TASK TO COMPLETE: Return the number of lines that contain the word "Vector", and return nothing else.

MATERIAL FOR THIS TASK:

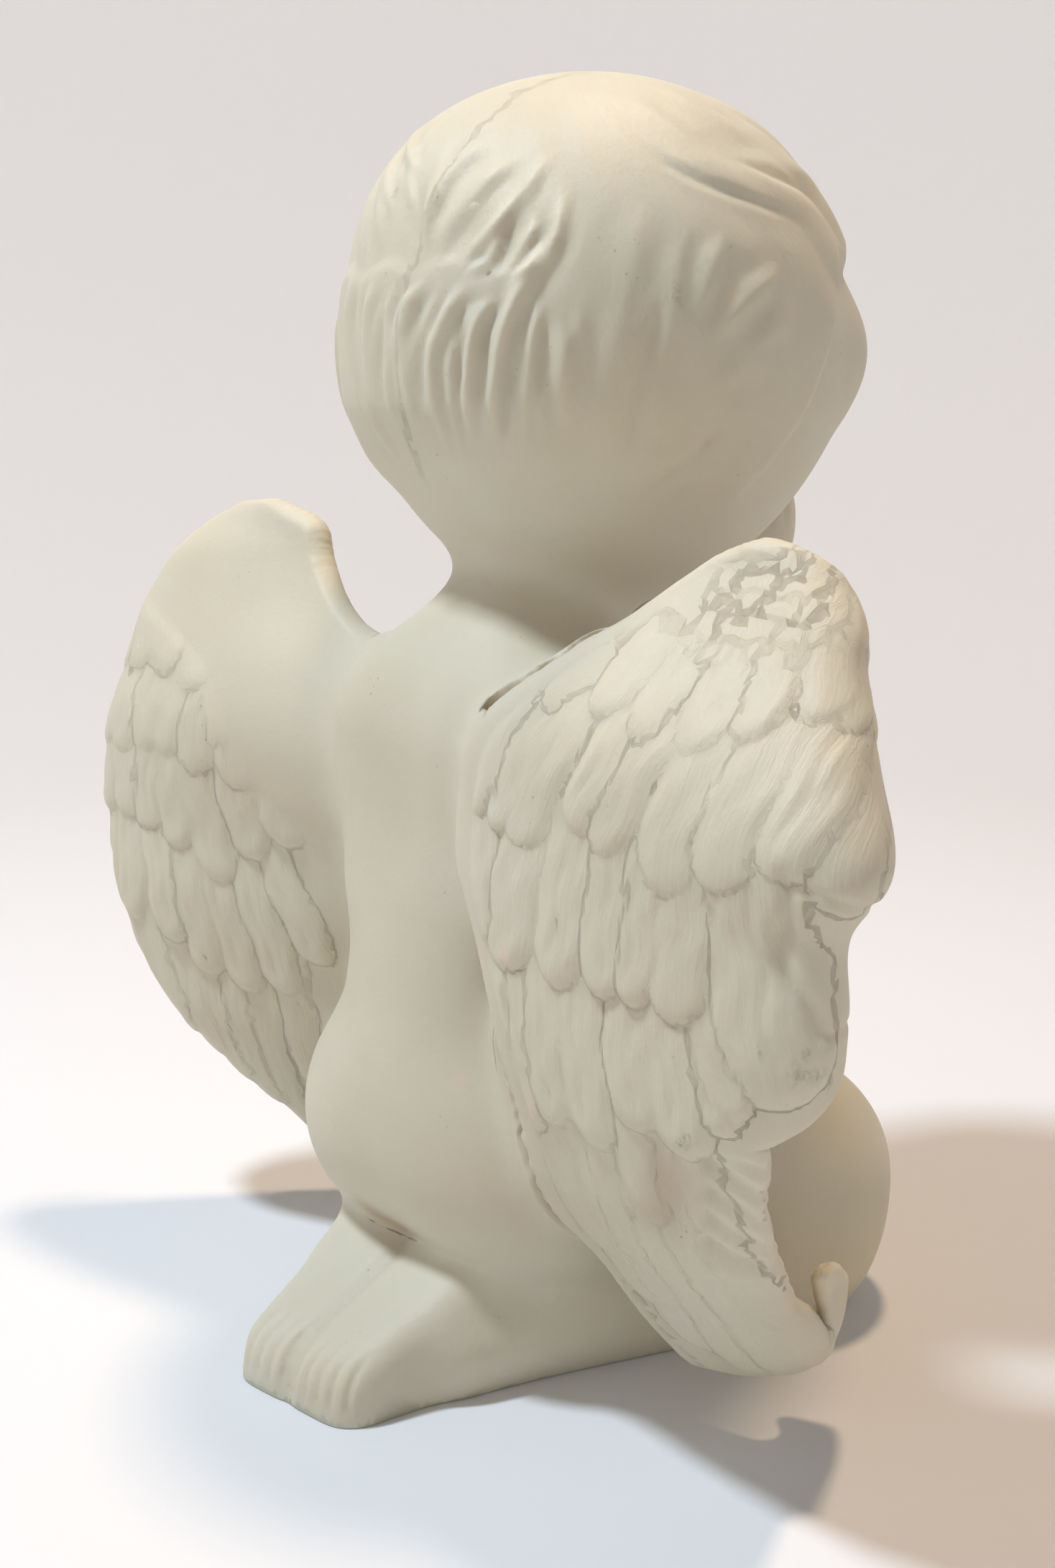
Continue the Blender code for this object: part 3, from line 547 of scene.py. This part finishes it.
--
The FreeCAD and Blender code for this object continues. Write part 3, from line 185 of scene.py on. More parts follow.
...
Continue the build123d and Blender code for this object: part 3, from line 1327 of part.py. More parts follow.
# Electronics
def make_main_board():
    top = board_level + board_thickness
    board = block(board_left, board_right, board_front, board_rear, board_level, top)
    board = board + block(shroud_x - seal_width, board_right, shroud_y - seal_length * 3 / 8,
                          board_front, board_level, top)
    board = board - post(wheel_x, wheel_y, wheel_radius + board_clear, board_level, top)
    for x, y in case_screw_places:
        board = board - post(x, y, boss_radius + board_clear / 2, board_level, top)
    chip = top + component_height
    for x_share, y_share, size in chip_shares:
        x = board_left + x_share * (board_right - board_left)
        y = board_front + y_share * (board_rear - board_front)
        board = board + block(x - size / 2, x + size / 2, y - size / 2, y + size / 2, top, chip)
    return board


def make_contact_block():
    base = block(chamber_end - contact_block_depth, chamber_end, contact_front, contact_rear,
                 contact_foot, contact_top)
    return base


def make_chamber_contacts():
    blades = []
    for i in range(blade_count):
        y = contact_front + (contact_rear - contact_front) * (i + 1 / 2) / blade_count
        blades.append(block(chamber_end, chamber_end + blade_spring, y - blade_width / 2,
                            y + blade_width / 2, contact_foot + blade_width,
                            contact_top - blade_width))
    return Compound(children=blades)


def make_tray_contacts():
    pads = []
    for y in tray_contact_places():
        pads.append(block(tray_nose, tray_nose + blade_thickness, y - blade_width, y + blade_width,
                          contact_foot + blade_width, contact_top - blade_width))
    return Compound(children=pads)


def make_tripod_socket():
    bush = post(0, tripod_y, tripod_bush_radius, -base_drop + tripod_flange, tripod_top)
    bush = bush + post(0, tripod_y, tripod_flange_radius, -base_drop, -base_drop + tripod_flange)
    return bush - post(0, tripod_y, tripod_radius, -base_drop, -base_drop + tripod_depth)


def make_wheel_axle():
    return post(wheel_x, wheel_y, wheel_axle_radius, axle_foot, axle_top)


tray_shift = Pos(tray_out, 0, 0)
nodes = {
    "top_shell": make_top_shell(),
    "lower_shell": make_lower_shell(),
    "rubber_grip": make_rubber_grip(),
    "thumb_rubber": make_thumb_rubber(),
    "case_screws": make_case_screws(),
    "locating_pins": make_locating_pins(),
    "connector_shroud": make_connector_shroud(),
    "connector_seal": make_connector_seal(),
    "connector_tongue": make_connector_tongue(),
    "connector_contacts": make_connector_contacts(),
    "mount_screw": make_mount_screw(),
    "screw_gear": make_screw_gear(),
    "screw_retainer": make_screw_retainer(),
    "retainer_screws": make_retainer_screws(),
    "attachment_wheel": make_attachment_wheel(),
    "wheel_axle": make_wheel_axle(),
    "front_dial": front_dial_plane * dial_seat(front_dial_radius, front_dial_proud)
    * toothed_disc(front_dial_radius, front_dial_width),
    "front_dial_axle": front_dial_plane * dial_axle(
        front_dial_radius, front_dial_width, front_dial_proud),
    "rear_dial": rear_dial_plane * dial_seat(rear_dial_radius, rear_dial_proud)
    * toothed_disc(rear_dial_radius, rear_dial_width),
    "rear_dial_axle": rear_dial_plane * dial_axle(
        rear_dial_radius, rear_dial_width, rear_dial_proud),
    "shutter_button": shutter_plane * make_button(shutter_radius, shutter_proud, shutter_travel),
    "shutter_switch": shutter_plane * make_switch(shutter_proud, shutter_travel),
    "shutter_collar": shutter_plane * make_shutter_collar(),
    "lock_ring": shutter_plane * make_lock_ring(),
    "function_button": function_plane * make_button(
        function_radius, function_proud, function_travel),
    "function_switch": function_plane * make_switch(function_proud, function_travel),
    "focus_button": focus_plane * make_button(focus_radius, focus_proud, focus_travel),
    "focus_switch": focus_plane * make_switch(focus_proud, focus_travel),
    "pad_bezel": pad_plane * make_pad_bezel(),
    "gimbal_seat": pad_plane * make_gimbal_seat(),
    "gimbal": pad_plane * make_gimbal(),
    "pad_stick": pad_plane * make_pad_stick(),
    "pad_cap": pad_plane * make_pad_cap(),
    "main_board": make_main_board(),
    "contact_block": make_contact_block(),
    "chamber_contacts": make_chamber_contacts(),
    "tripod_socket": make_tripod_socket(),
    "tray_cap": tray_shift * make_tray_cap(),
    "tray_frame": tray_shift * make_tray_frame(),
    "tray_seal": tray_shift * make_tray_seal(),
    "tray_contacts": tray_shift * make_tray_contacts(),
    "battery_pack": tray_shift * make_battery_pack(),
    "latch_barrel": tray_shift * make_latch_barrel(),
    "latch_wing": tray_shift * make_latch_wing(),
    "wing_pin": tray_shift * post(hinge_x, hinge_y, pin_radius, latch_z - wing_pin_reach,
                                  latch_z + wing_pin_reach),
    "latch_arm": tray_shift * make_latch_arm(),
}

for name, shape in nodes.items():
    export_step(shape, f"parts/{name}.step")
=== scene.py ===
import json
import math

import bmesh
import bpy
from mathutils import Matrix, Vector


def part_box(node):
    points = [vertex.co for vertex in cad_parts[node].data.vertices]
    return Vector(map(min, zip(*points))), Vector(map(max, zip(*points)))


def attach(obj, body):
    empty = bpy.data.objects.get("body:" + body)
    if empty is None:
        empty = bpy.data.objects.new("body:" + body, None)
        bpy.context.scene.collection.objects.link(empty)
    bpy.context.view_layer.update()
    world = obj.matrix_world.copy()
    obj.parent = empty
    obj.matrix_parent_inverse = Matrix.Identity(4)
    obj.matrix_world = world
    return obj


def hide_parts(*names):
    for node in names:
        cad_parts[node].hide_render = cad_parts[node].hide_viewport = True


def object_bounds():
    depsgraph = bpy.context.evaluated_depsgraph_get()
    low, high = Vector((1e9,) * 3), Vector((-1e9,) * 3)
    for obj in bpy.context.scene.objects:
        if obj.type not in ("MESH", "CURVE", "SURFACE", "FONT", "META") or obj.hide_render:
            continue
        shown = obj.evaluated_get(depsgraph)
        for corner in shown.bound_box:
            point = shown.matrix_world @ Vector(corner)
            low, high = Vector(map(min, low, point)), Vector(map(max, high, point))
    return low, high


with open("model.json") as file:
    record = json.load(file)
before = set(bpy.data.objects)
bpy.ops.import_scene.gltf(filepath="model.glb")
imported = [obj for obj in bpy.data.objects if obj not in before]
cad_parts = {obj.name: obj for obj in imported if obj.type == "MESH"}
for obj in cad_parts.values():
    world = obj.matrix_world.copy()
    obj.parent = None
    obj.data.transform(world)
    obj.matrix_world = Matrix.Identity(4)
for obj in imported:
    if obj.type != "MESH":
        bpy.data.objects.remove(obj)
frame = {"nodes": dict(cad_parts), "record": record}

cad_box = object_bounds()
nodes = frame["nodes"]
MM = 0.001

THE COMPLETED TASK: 5